Monday, January 17, 2011

The Surround-Drowned Sound of Pound

Every so often I read a piece by an admirer of Pound's, like D.S. Carne-Ross or Hugh Kenner, and they quote a line or two and leave me momentarily convinced that Pound is a very great poet. For instance, Kenner quotes -- in Rhyme: An Unfinished Monograph, which I've been tumbling passages from all day -- the remarkable line
quick eyes gone under earth’s lid

And Carne-Ross quotes this even better bit from a translation of Horace --
Land where Liris crumbles her bank in silence
Though the water seems not to move.

(The first line is a lovely sapphic.) But when I go back and read the passages these lines come from, they're invariably spoiled by their settings; the first is part of a tiresome rant in Mauberley and the second is from this:
Not
thick Sardinian corn-yield nor pleasant
ox-herds under the summer sun in Calabria, nor
ivory nor gold out of India, nor
land where Liris crumbles her bank in silence
though the water seems not to move. 

Somehow it's much easier to see how good the last two lines are without the rest of this otherwise pedestrian passage.

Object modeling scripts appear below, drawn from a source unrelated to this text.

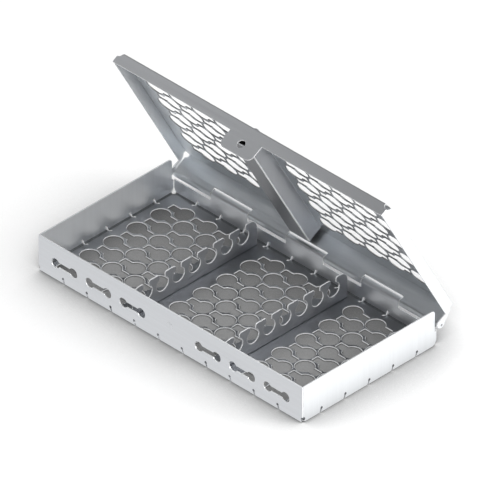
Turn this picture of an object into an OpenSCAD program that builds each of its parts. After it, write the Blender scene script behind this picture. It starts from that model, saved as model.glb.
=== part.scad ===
// Dental instrument cassette: a perforated sheet-steel tray with two instrument
// combs, and a perforated lid on a rolled hinge with a spring latch tab.
// X runs to the right, Y to the back and Z up. The origin is the middle of the
// tray's underside. The lid's parts are laid out closed, then swung open.

/* [Sheet] */
// Thickness of the folded steel sheet
sheet = 1; // [0.8:0.05:1.2]
// Gap left between two folded walls at a corner
seam = 0.3; // [0.2:0.1:0.8]

/* [Tray] */
// Width of the tray over its side walls
tray_w = 280; // [240:1:320]
// Depth of the tray from front face to back face
tray_d = 143.5; // [125:0.5:165]
// Height of the tray walls
tray_h = 32.5; // [31:0.5:40]
// Radius of the side walls' upper rear corner
rear_corner_r = 3; // [1:0.5:6]
// Gap between the side walls and the back wall, above the back wall's straps
rear_seam = 2; // [1:0.1:3]
// Radius of the walls' lower corners at the front
front_foot_r = 3.5; // [2:0.5:5]
// Radius of the walls' lower corners at the rear
rear_foot_r = 6.5; // [3:0.5:8]

/* [Lid] */
// Clearance between the tray walls and the lid flanges around them
lid_gap = 1; // [0.9:0.05:1.5]
// Clearance between the tray rim and the underside of the closed lid
lid_lift = 1.15; // [0.3:0.05:1.5]
// Height of the lid's front flange
front_flange_h = 10; // [8:0.5:11]
// Height of the lid's side flanges
side_flange_h = 9.7; // [6:0.1:10]
// Angle at which the lid stands open
open_angle = 61.1; // [0:0.1:175]

/* [Latch] */
// Width of the latch tab
tab_w = 33; // [24:1:45]
// Reach of the latch tab below the top of the lid
tab_reach = 25; // [22:0.5:28]
// Radius of the latch tab's lower corners
tab_corner_r = 5; // [2:0.5:6]
// Radius of the round relief cut out of the lid's front corners
lid_relief_r = 4; // [3:0.1:4.4]
// Radius of the hole in the latch tab
latch_hole_r = 3.5; // [3:0.1:4.5]
// Depth of the latch hole's centre below the top of the lid
latch_hole_drop = 16; // [15:0.5:18]
// Height of the latch bump on the front wall
bump_h = 0.8; // [0.5:0.05:0.85]
// Clearance of the latch bump inside the tab's hole
bump_clearance = 0.25; // [0.1:0.05:0.5]
// Height of the stacking stud on top of the lid
stud_h = 2; // [1:0.1:3]
// Radius of the stacking stud
stud_r = 3.5; // [2.5:0.1:4]
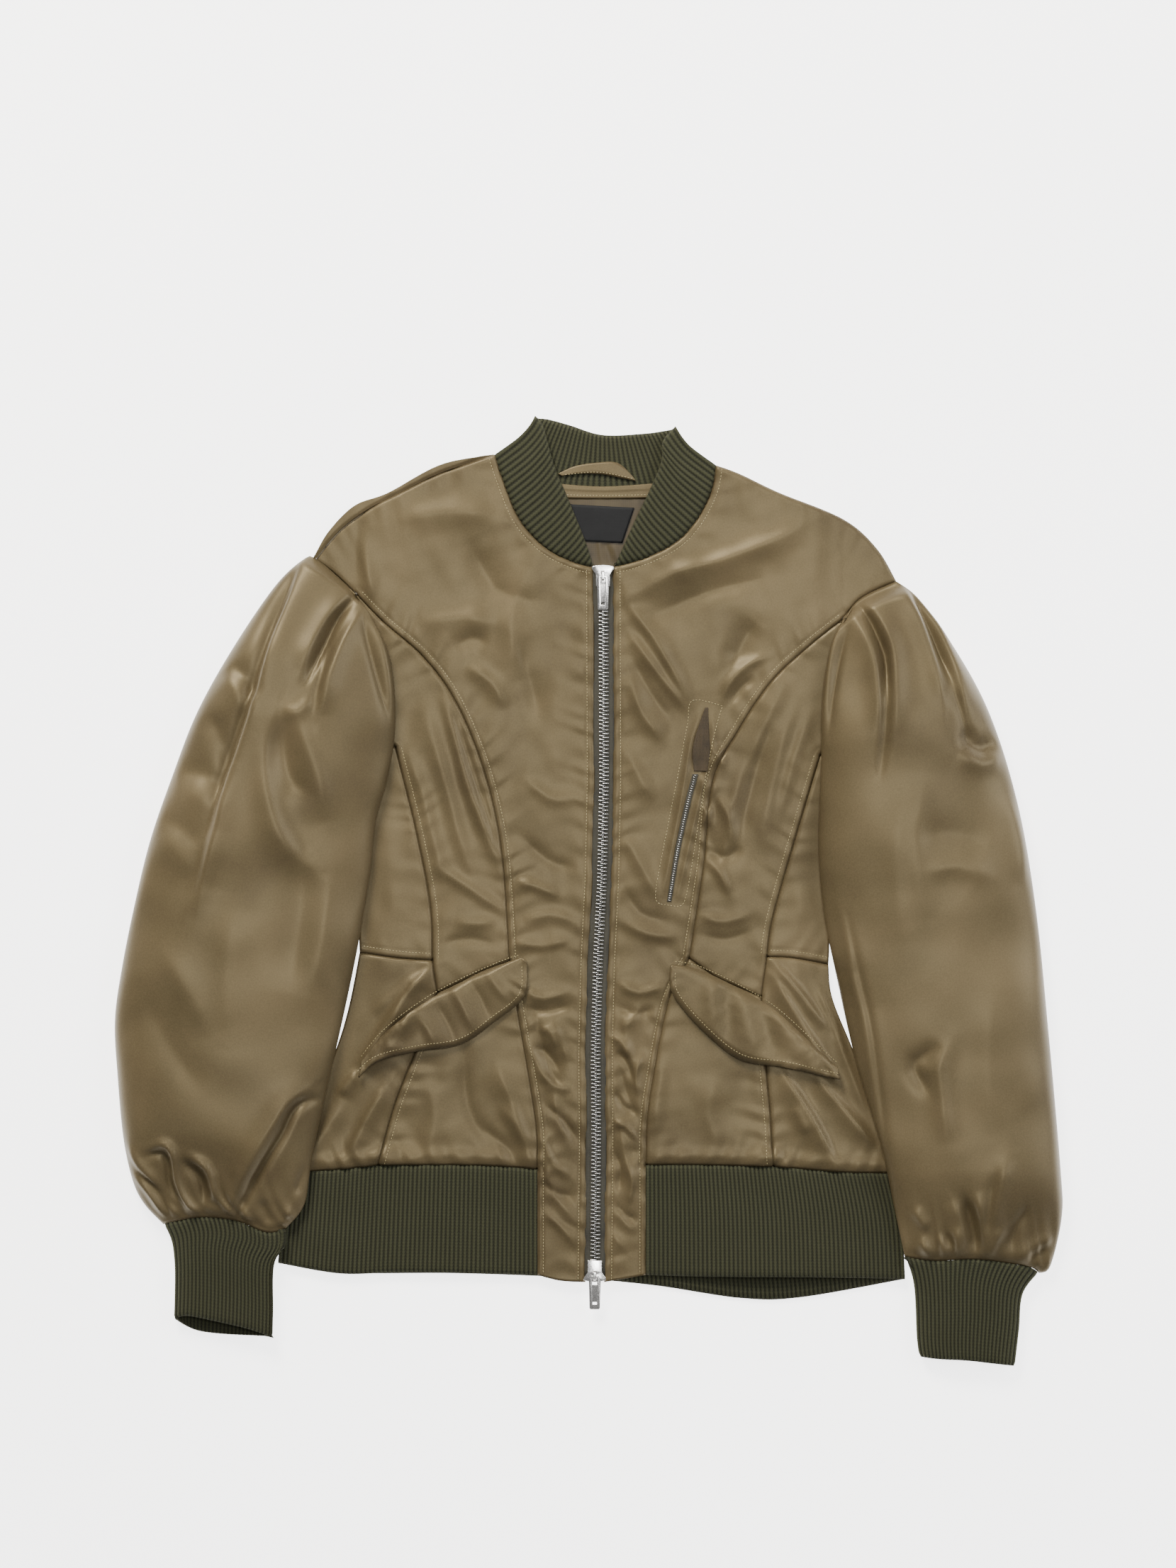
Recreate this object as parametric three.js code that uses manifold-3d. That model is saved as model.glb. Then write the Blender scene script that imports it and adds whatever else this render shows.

I don't have a very satisfactory explanation for this, but a tentative hypothesis is that the problem has to do with pacing. All the best Pound passages are slow -- in particular they have a higher fraction of stressed and/or long syllables than most verse, they're often spondee-heavy -- but this is not true of Pound's writing in general. For instance in the passage above, here are my counts of actually stressed {total} syllables per line:

1{1}, 4{10}, 4{13}, 3{11}, 5{11}, 3{9}

If you started at "land" you would simply assume this was a slow deliberate passage and appreciate it accordingly, but the previous two lines are very light on actual stresses, so you enter the payoff lines moving at altogether the wrong speed, and barrel through them without noticing how good they are. (Though obviously this doesn't happen to Kenner.) Something else that's wrong with Pound's poems is that the voices are never compelling, the diction never quite comes together. Put this together with the structural deficiencies and I think one can begin to understand why Pound's poems are usually less than the sum of their parts.

Pound's insanity probably helped his later writing. The more disjointed a poem is, the more closely it approaches the sum of its parts. Usually this is a bad thing but in Pound's case I think it helped.